De minha parte, perdi a inspiração missionária de levar avante as “boas causas” que, aliás, nunca tive nenhuma para defender.
Defendo e não canso de defender o direito que cabe às pessoas para defenderem o que elas acreditam sejam “boas causas”.
Detestei a vida inteira a voz dos oráculos.
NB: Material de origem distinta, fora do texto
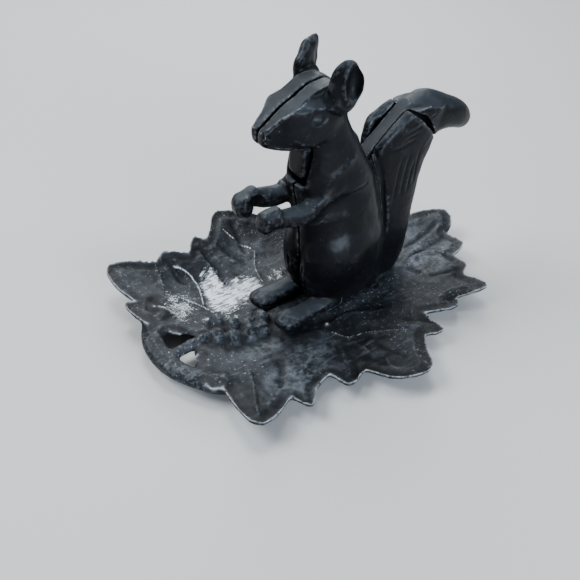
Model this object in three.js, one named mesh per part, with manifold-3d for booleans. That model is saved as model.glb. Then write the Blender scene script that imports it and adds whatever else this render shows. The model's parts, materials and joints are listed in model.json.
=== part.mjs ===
import * as THREE from 'three';
import { mergeVertices } from 'three/addons/utils/BufferGeometryUtils.js';
import Module from 'manifold-3d';

// A lever nutcracker: a cast squirrel in two halves on a cast leaf dish. The tail is the handle of a lever
// that turns on a pin in the neck and carries the lower jaw. Millimetres, +Z up, the squirrel faces -X.

// Leaf dish
const leafLength = 216;
const leafWidth = 174;
const leafMiddle = 17; // behind the squirrel's upright line
const rimHeight = 24;
const leafEdgeThickness = 2.8;
const dishFloorTop = 5.4;
const rimSpacing = 7;
const veinWidth = 3.6;
const veinHeight = 2.4;
const seatLength = 96;
const seatWidth = 38;
const seatMiddle = 20;
const seatTop = 7.4;

// Twig handle, stalk and nuts
const twigWidth = 12.5;
const twigHeight = 9;
const stalkWidth = 6;
const stalkHeight = 5;
const nutRadius = 4.7;

// Squirrel
const squirrelHeight = 150;
const bodyDepth = 60;
const bodyWidth = 41;
const haunchDepth = 56;
const haunchHeight = 62;
const haunchWidth = 41.5;
const headLength = 55;
const headWidth = 28.6;
const headHeight = 30;
const earWidth = 17.4;
const earHeight = 23.5;
const earThickness = 6.8;
const earFlare = 14; // degrees, back edge outwards
const armRadius = 7.6;
const handSize = 12;
const footLength = 42;
const footWidth = 14;
const footHeight = 9.5;
const tailWidth = 21;
const halvesGap = 2.4;
const bodySquareShare = 1.18; // of an ellipse's power: 1 is an ellipse, more is squarer
const tailSquareShare = 1.7;
const footSquareShare = 1.3;
const handSquareShare = 1.5;

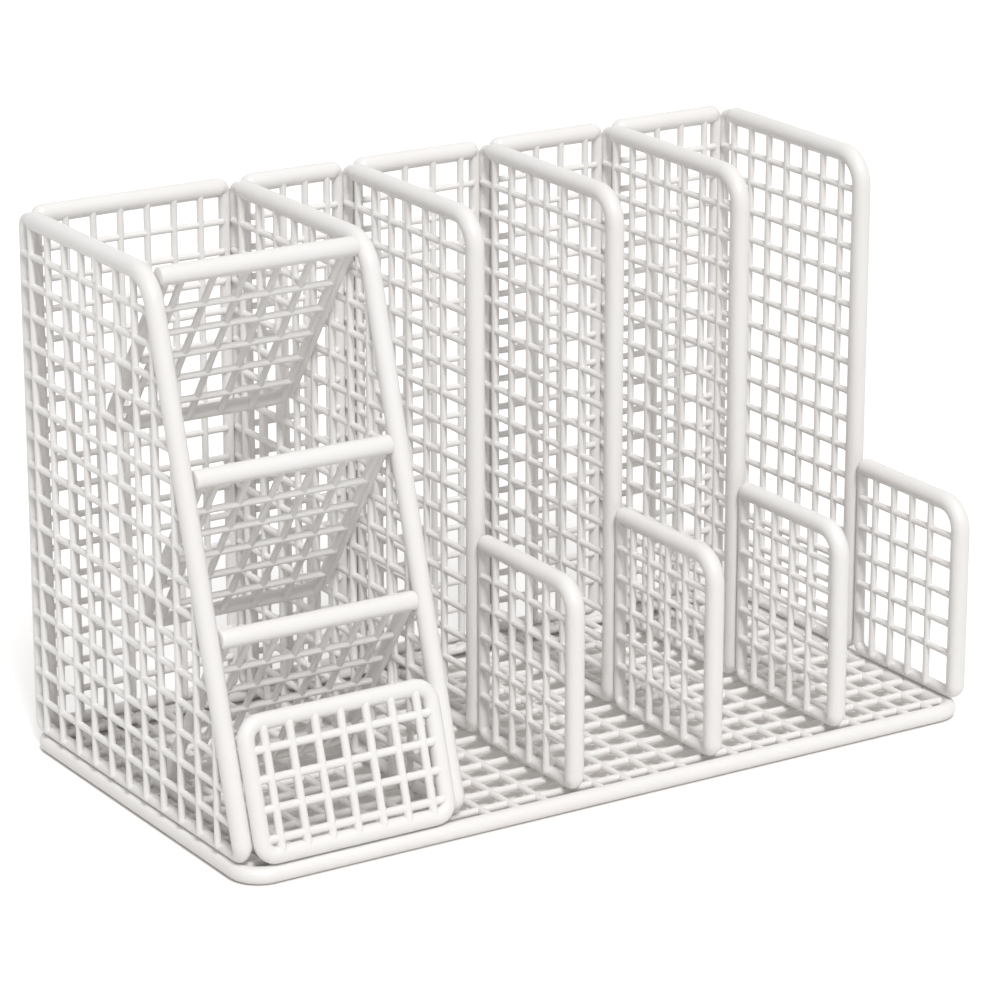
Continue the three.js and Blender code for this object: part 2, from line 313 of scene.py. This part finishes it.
def half_width(radius, layer):
    """Half the width of a round bar as cut at a layer off its middle."""
    return math.sqrt(max(radius ** 2 - layer ** 2, LEAST_HALF_WIDTH ** 2))


def add_grid(skin, loop, uprights, rows, laps, layers=(UPRIGHT_LAYER, ROW_LAYER), wire=WIRE):
    """Wires across a loop of rod, uprights along v and rows along u.

    laps says how far the tips reach past the middle of the rod: of the uprights at the bottom and
    top, and of the rows at low and high u.
    """
    outline = centre_line(loop, True)
    sunk = half_width(wire, layers[0] - layers[1])
    jobs = [("v", u, rows, layers[0], laps[:2]) for u in uprights]
    jobs += [("u", v, uprights, layers[1], laps[2:]) for v in rows]
    for along, level, others, layer, (lap_start, lap_end) in jobs:
        (start, r_start), (end, r_end) = crossing(outline, along, level)
        meets = [(at, sunk, FILLET_RISE, FILLET_RUN) for at in others if start < at < end]
        for at, radius in ((start, r_start), (end, r_end)):
            meets.append((at, half_width(radius, layer), ROD_FILLET_RISE, ROD_FILLET_RUN))
        add_wire(skin, along, level, start - lap_start, end + lap_end, layer, meets, wire)


def between(count, first, last):
    """Even places from the first to the last."""
    return [first + (last - first) * i / (count - 1) for i in range(count)]


def across(count, start, end, gaps):
    """Even places inside a bay, with the gaps at its ends given."""
    return between(count, start + gaps[0], end - gaps[1])


def spread(count, start, end, share=1.0):
    """Even places inside a bay. The share says how wide the end gaps are against the pitch."""
    pitch = (end - start) / (count - 1 + 2 * share)
    return between(count, start + pitch * share, end - pitch * share)


def middle(node, axis):
    low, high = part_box(node)
    return (low[axis] + high[axis]) / 2


# Coat: colours, scales of its patterns, gloss and the depth of its bumps
COAT_LIGHT = (0.878, 0.867, 0.856)
COAT_WARM = (0.858, 0.84, 0.825)
COAT_SPECK = (0.9, 0.89, 0.88)
CLOUD_SCALE = 14
SPECK_SCALE = 2600
GLOSS_SCALE = 60
PEEL_SCALE = 850
RUNS_SCALE = 170
ROUGHNESS = (0.28, 0.46)
PEEL_STRENGTH, PEEL_DEPTH = 0.25, 0.08 * MM
RUNS_STRENGTH, RUNS_DEPTH = 0.2, 0.1 * MM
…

Cada um deles na sua linha de emissário da salvação não me convenceram com a sua certeza iluminada sobre o “pretérito futuro”.
Detesto o direito e todas as suas artimanhas e licenças teóricas e conceituais quando as emprega para a condenação, como defesa prévia “ad infinitum” contra as vozes que falam as ideias que podem representar “risco para a governabilidade”. E que desconsideram crimes cometidos e julgados, em defesa de lealdades ideológicas…
Não surpreende: não tive influência próxima que me enchesse de virtudes e de uma dogmática convincente.
Voltaire habitava a casa dos meus avós, em velhas carcaças encadernadas e manchadas de tanto folhear.
Era como se “Panoramic” e “Idéefix” morassem ali, saídos dos traços de Uderzo e Goscinny para defender as ideias e as poções que tornavam as pessoas inteligentes.
Meu avô carregou por toda a vida o obelisco da sabedoria às costas. Terminaria por sobrar algum resto de perspicácia e reserva de ironia bem cuidada, para os netos, salvos a tempo das pieguisses da casa paterna…
O velho Paulo Elpidio tinha régua e compasso para o traçado da vida dos recém-chegados, os netos, deslumbrados com os preceitos de uma casa na qual não havia regras para a administração da fé. Conheci, cedo, a liberdade de pensar por conta própria. E de assumir os riscos desta corajosa e divertida persignação. Não sem o encorajamento do avô — e o senso crítico de que fez uso a vida inteira para fortalecer o caráter de crianças que foram se tornando adolescentes e adultos, sob a sua guarda…
Acordei, hoje, por pura intuição, com a clara percepção de que a coragem somos nós que a criamos. Ou inventamos. Quem há de saber?